Немедленно после инцидента с картиной, позорной сцены перед всеми отдыхающими и последующего бурного публичного позора, сопровождавшегося улюлюканьем, тыканьем пальцами и градом оскорбительных замечаний со всех сторон, ведущая, трясясь всем корпусом, словно разозлённый чайник, который вот—вот сорвётся с плиты и забрызгает всех кипятком, с безумными глазами и дрожащими руками, не в силах справиться с собой, выудила из кармана телефон, который едва не выскользнул из её вспотевших пальцев, и с истеричным надрывом вызвала администрацию санатория, умоляя их вмешаться в этот устрашающий, как ей тогда казалось, хаос.

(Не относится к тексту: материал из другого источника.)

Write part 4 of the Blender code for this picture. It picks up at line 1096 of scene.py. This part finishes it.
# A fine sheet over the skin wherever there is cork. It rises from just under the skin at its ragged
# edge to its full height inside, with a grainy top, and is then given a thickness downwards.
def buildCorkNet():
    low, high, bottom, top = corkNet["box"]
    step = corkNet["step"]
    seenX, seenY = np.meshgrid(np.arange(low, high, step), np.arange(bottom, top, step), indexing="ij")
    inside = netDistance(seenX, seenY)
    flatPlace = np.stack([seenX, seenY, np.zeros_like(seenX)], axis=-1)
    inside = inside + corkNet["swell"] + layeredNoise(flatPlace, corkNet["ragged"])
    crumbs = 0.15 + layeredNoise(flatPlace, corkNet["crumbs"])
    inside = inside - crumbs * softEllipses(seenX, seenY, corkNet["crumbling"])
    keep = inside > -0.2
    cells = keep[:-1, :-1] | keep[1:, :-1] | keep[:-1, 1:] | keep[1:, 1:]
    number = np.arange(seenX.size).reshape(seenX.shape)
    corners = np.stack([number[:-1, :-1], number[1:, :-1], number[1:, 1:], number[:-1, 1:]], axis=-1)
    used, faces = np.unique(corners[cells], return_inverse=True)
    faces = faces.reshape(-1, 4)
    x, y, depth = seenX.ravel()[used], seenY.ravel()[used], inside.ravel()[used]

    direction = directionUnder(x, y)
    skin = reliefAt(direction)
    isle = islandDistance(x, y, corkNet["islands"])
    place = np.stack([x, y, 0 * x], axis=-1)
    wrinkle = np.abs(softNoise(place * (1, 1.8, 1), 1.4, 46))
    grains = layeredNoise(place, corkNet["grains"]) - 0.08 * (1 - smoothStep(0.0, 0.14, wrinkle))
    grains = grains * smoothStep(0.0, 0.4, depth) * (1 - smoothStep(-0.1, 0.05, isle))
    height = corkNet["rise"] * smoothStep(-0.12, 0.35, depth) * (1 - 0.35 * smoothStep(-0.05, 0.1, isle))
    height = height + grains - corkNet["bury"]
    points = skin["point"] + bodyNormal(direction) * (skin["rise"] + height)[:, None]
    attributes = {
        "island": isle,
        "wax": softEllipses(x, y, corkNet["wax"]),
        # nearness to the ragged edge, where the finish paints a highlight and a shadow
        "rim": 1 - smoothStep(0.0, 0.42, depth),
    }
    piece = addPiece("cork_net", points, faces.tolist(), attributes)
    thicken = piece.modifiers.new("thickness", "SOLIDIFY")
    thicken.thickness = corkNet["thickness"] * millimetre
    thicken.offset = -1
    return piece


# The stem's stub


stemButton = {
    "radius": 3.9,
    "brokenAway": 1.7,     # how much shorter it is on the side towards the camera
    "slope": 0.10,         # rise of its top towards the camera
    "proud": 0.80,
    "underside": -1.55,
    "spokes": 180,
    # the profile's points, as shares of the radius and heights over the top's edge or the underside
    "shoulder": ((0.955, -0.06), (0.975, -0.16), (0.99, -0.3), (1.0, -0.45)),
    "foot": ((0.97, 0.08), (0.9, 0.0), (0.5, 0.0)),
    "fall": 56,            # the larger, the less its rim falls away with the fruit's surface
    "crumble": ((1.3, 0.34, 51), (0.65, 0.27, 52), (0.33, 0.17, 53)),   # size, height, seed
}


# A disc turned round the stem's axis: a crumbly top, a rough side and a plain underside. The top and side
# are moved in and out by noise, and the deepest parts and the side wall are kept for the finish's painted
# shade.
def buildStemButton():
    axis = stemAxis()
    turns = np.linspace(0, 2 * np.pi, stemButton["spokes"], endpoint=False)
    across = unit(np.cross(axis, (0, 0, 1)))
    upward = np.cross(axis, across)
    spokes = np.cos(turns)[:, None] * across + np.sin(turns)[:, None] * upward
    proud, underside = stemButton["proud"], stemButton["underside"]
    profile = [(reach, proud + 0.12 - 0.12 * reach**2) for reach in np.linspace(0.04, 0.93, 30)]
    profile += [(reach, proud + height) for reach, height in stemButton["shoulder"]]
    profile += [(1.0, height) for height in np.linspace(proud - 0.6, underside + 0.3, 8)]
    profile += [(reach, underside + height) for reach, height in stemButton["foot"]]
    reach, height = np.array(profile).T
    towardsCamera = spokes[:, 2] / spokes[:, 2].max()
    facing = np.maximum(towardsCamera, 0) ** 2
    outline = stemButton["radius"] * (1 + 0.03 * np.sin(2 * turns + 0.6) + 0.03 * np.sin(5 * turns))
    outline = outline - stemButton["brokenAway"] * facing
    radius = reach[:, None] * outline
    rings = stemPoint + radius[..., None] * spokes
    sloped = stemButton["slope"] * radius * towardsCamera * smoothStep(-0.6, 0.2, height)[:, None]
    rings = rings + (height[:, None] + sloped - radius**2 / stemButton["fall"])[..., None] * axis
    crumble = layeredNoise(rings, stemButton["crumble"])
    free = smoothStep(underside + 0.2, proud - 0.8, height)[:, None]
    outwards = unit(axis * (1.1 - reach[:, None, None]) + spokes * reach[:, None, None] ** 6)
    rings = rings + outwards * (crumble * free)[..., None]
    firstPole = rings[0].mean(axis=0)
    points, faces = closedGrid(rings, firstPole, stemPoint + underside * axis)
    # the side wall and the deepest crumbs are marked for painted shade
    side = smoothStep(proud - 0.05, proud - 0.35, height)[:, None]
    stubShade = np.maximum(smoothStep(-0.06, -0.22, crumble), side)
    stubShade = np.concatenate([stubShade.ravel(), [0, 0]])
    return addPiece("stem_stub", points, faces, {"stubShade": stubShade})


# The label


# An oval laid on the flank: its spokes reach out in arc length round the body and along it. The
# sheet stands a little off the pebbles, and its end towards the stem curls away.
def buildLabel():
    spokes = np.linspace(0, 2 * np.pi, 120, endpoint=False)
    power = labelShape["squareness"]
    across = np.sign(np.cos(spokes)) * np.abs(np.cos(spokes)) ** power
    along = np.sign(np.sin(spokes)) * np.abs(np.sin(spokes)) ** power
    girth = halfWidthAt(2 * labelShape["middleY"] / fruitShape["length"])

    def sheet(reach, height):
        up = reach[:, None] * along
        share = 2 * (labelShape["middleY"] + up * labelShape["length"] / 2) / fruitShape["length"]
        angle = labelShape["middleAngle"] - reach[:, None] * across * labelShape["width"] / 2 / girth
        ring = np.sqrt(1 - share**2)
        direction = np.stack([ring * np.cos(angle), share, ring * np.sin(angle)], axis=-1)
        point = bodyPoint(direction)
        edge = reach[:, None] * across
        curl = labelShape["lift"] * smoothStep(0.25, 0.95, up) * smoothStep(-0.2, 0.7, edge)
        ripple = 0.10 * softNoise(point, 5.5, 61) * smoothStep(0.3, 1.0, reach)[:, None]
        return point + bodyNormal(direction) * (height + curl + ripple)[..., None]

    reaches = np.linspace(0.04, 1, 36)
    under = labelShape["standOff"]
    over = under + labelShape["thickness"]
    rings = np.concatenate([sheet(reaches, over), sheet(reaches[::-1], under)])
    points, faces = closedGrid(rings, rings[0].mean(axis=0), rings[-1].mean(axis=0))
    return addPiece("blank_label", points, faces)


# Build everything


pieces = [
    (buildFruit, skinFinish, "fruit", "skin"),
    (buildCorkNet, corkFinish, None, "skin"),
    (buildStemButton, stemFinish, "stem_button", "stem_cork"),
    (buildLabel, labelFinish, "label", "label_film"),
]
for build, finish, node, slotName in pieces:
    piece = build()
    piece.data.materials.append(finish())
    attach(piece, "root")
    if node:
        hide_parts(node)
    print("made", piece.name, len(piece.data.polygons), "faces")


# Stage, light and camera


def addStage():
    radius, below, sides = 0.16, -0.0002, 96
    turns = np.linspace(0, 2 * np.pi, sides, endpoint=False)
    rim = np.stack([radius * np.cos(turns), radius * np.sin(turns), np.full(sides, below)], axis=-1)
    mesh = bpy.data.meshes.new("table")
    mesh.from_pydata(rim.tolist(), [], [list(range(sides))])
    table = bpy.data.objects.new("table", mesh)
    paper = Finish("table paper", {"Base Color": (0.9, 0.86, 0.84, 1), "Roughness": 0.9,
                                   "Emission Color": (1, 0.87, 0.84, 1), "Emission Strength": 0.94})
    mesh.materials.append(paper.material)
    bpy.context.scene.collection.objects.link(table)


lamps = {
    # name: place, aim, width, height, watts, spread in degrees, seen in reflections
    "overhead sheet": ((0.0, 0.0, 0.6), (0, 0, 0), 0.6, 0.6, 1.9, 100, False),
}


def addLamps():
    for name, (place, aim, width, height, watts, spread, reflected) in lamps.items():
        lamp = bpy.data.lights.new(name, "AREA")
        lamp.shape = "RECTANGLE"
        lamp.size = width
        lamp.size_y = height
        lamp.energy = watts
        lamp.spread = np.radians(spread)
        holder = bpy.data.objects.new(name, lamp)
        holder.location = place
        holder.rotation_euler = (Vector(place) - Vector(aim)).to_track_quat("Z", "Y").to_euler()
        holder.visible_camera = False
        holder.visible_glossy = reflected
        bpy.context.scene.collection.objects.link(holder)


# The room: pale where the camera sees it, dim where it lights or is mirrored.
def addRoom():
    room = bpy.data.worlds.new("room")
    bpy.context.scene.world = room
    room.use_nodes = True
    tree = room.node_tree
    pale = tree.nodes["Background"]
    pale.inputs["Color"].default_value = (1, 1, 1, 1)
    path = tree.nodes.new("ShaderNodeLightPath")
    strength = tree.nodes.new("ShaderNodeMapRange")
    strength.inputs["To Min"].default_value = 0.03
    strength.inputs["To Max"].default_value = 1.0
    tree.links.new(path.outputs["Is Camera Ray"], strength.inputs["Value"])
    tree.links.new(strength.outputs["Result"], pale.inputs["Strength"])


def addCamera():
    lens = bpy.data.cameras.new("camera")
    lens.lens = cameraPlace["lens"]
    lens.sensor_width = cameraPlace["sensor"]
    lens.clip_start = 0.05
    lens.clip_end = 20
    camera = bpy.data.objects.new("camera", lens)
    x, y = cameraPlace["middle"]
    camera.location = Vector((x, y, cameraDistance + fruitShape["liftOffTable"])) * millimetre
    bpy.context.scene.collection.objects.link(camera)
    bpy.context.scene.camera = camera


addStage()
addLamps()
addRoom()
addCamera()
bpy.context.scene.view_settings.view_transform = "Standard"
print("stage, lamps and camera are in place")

Прибежали сразу трое, словно по команде, каждый представляя собой отдельный штрих к портрету отчаяния: начальница санатория с увесистой бюрократической папкой, плотно набитой какими—то инструкциями, приказами и бесконечными списками, которую она сжала так, будто в ней заключалась последняя надежда на порядок; замызганный охранник в форменной куртке, давно утратившей цвет и форму, с лицом, на котором красовались такие синяки и припухлости, словно его ночью старательно били фикусом или таскали мордой по гравийной дорожке; и медсестра с глазами загнанного суслика, нервно теребящая край халата, как будто вот—вот собиралась куда—то сбежать или хотя бы спрятаться за ближайшей дверью.

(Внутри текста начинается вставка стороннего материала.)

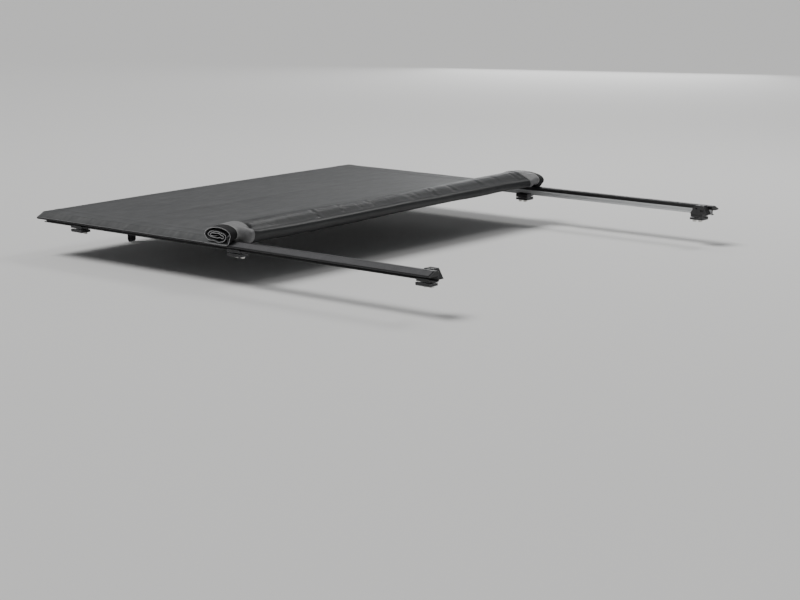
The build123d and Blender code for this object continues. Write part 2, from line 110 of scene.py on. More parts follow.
class Mat(Nodes):
    """A procedural material in object coordinates (metres)."""

    def __init__(self, name):
        self.material = bpy.data.materials.new(name)
        self.material.use_nodes = True
        super().__init__(self.material.node_tree)
        self.shader = self.tree.nodes["Principled BSDF"]
        self.place = self.add("TexCoord", {}).outputs["Object"]
        self.normal = None

    def put(self, socket, value):
        self.feed(self.shader.inputs[socket], value)

    def noise(self, scale, detail=3.0, rough=0.5, stretch=None):
        place = self.place
        if stretch:
            place = self.add("Mapping", {"Vector": place, "Scale": stretch}).outputs[0]
        inputs = {"Vector": place, "Scale": scale, "Detail": detail, "Roughness": rough}
        return self.add("TexNoise", inputs).outputs["Fac"]

    def cells(self, scale, feature="F1", randomness=1.0):
        inputs = {"Vector": self.place, "Scale": scale, "Randomness": randomness}
        return self.add("TexVoronoi", inputs, feature=feature).outputs["Distance"]

    def wave(self, scale, axis="X", distortion=0.0, profile="SIN"):
        inputs = {"Vector": self.place, "Scale": scale, "Distortion": distortion}
        node = self.add("TexWave", inputs, bands_direction=axis, wave_profile=profile)
        return node.outputs["Fac"]

    def levels(self, x, low, high):
        """Run from low to high as x goes from 0.3 to 0.7."""
        return self.ramp(x, (0.3, low), (0.7, high))

    def math(self, operation, a, b=0.0):
        return self.add("Math", {0: a, 1: b}, operation=operation).outputs[0]

    def times(self, a, b):
        return self.math("MULTIPLY", a, b)

    def weighted(self, *parts):
        """Sum of (texture, weight) pairs."""
        total, *rest = [self.times(texture, weight) for texture, weight in parts]
        for part in rest:
            total = self.math("ADD", total, part)
        return total

    def mix(self, share, a, b):
        return self.add("Mix", {0: share, 6: a, 7: b}, data_type="RGBA").outputs[2]

    def bump(self, height, strength, distance):
        """Add relief on top of any earlier relief."""
        inputs = {"Strength": strength, "Distance": distance, "Height": height}
        if self.normal is not None:
            inputs["Normal"] = self.normal
        self.normal = self.add("Bump", inputs).outputs[0]
        self.put("Normal", self.normal)

    def worn(self, base, radius, amount, color):
        """Base colour with another colour showing along the edges."""
        rounded = self.add("Bevel", {"Radius": radius}, samples=4).outputs[0]
        true = self.add("NewGeometry", {}).outputs["Normal"]
        match = self.add("VectorMath", {0: rounded, 1: true}, operation="DOT_PRODUCT")
        edge = self.ramp(match.outputs["Value"], (0.80, 1.0), (0.985, 0.0))
        return self.mix(self.times(edge, amount), base, color)


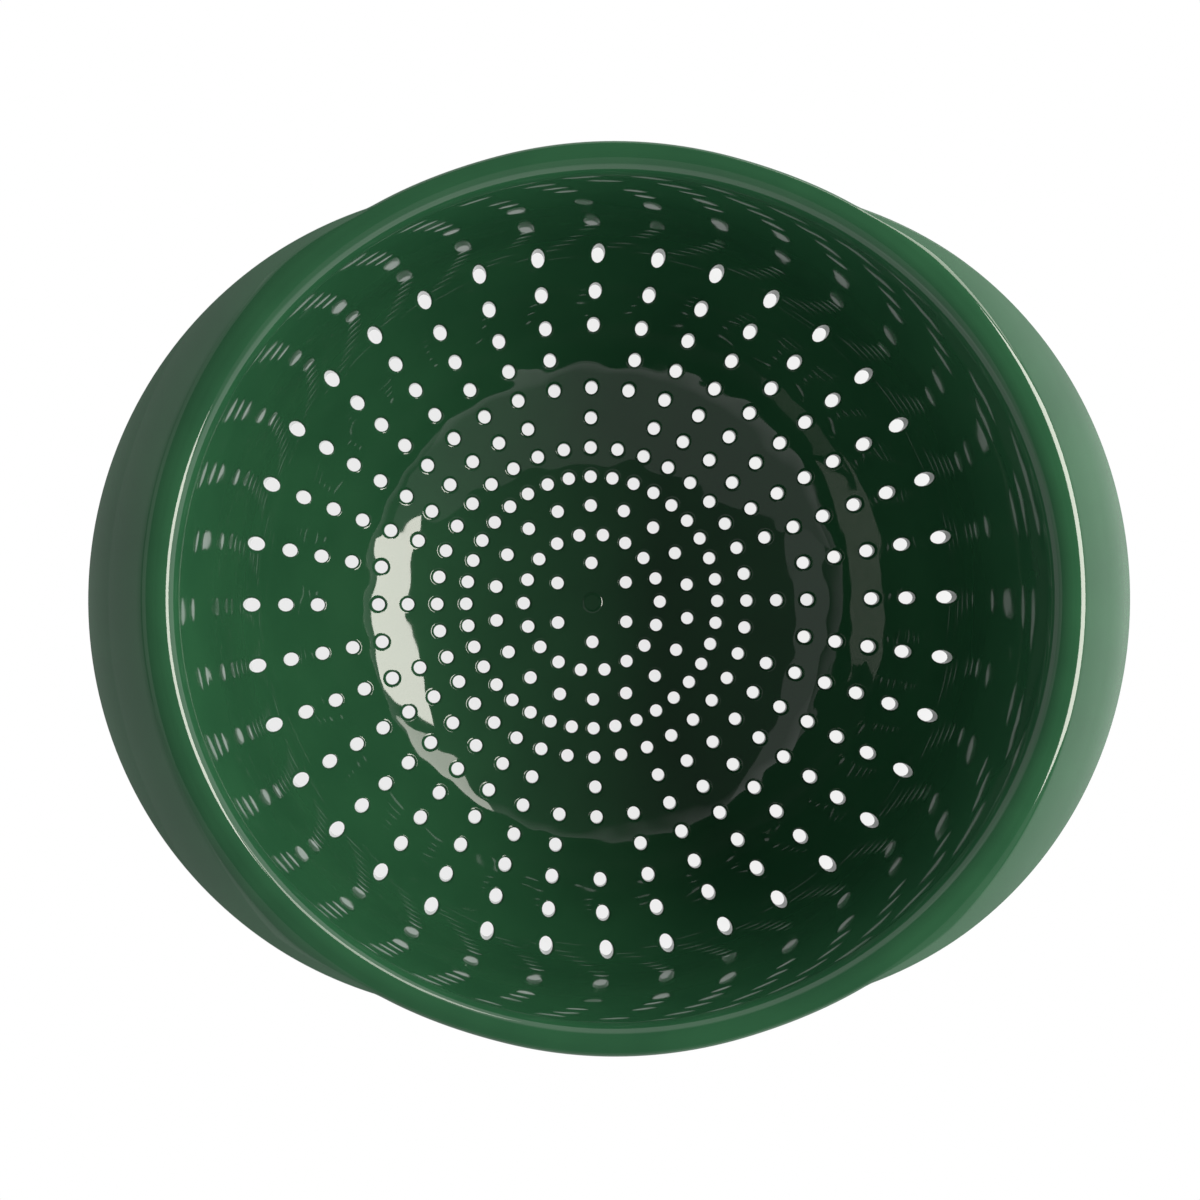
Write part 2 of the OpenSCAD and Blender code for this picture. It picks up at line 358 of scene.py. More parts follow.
ARCS = (
    (HEEL_C, HEEL_R, HEEL_SLOPE),
    (SIDE_C, SIDE_R, CORNER_SLOPE),
    (CORNER_C, CORNER_R, 90.0),
)


def face_at(r, side):
    """Height and slope of the wall at a radius: inside (side -1), outside (1) or in its middle (0)."""
    if r <= FLAT_R:
        return FLOOR_Z - side * WALL_T / 2, 0.0
    for centre, middle, end in ARCS:
        radius = middle + side * WALL_T / 2
        if r <= centre[0] + radius * sin(end):
            slope = asin((r - centre[0]) / radius)
            return centre[1] - radius * cos(slope), slope


def face_point(x, y, side):
    """Place and normal on one face of the wall, above a point of the plan."""
    r = math.hypot(x, y)
    z, slope = face_at(r, side)
    lean = side * sin(slope)
    normal = (lean * x / r, lean * y / r, -side * cos(slope))
    return (x, y, z), normal


def border_r(n, side):
    """Radius of the border between two rings of cells on one face, square to the wall's middle."""
    middle = ring_r(n)
    return middle + side * WALL_T / 2 * sin(face_at(middle, 0)[1])


def arc_steps(n):
    """Mesh steps along a cell's arcs, so that every ring has as many in all."""
    return ARC_STEPS * FULL_RING // RING_HOLES[n - 1]


def cell_border(n, side):
    """Plan points round a cell of ring n: out along the arc, in along its side and back."""
    half = 180 / RING_HOLES[n - 1]
    inner = border_r(n - 0.5, side)
    outer = border_r(n + 0.5, side)
    arcs = arc_steps(n)
    polar = [(outer, -half + 2 * half * i / arcs) for i in range(arcs)]
    polar += [(outer + (inner - outer) * i / SIDE_STEPS, half) for i in range(SIDE_STEPS)]
    polar += [(inner, half - 2 * half * i / arcs) for i in range(arcs)]
    polar += [(inner + (outer - inner) * i / SIDE_STEPS, -half) for i in range(SIDE_STEPS)]
    return [(r * cos(a), r * sin(a)) for r, a in polar]


def hole_angles(n):
    """Angles round a hole that face the points of its cell's border."""
    arcs = arc_steps(n)
    angles = [-45 + 90 * i / arcs for i in range(arcs)]
    angles += [45 + 90 * i / SIDE_STEPS for i in range(SIDE_STEPS)]
    angles += [135 + 90 * i / arcs for i in range(arcs)]
    angles += [225 + 90 * i / SIDE_STEPS for i in range(SIDE_STEPS)]
    return angles


def hole_point(n, angle, grow_x=0.0, grow_y=0.0):
    """Plan point on a hole's oval outline, grown along and across the radius."""
    x = ring_r(n) + (HOLE_W / 2 * SLOT_LENGTH_SHARES[n - 1] + grow_x) * cos(angle)
    return x, (HOLE_W / 2 + grow_y) * sin(angle)


def lean_in(n, angle, side):
    """Shift of a hole's outer side on the underside of the wall, which grows with its slope."""
    if side < 0 or cos(angle) <= 0:
        return 0.0
    return -HOLE_LEAN * face_at(ring_r(n), 0)[1] / HOLE_LEAN_SLOPE


def face_loops(n, side):
    """Loops of a cell on one face, from its border to the hole's wall: lists of (place, normal)."""
    soft = HOLE_SOFT[side]
    slope = face_at(ring_r(n), side)[1]
    loops = [[face_point(x, y, side) for x, y in cell_border(n, side)]]
    rounding = []
    for a in hole_angles(n):
        lean = lean_in(n, a, side)
        start, normal = face_point(*hole_point(n, a, soft * cos(slope) + lean, soft), side)
        corner, _ = face_point(*hole_point(n, a, lean), side)
        end = (corner[0], corner[1], corner[2] + side * soft)
        wall = Vector((-cos(a), -sin(a), 0.0))
        chain = []
        for i in range(SOFT_STEPS + 1):
            t = i / SOFT_STEPS
            place = [
                (1 - t) ** 2 * p + 2 * t * (1 - t) * c + t * t * e
                for p, c, e in zip(start, corner, end)
            ]
            chain.append((place, Vector(normal).lerp(wall, t).normalized()))
        rounding.append(chain)
    return loops + [list(loop) for loop in zip(*rounding)]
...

После короткого, но насыщенного шушуканья, в котором слышались обрывки слов вроде "катастрофа", "комиссия" и "позор", после многозначительных взглядов, которыми обменялись все присутствующие, и трёх торопливых перекрестков на побледневшем лбу Валентины, её, не давая опомниться, почти под руки сопроводили в административный корпус. Коридоры вились перед глазами Валентины змеиными петлями, пол был каким—то ненадёжным, а стены давили своей тусклой обшарпанностью. Наконец, в маленьком душном кабинете, где на стенах висели пожелтевшие портреты неизвестных медицинских светил, ей вручили путёвку в единственное место на территории санатория, где, как заверила начальница, ещё сохранялись остатки здравого смысла и где можно было попытаться разобраться в происходящем – в кабинет санаторного психолога.
За столом сидел Михаил Сергеевич: обаятельный мужчина лет тридцати пяти, в белом халате, с лёгкой щетиной и пронзительным взглядом, который был настолько добрым и усталым одновременно, что хотелось либо исповедаться, либо подарить ему носки. Улыбка у него была такая, какой улыбаются врачи, давно смирившиеся с тем, что пациенты – это хроническое недоразумение природы.
Он спокойно, без лишних слов, жестом пригласил Валентину сесть напротив, как приглашают старого знакомого к камину в зимний вечер, когда дрова уже потрескивают, а вино давно налито.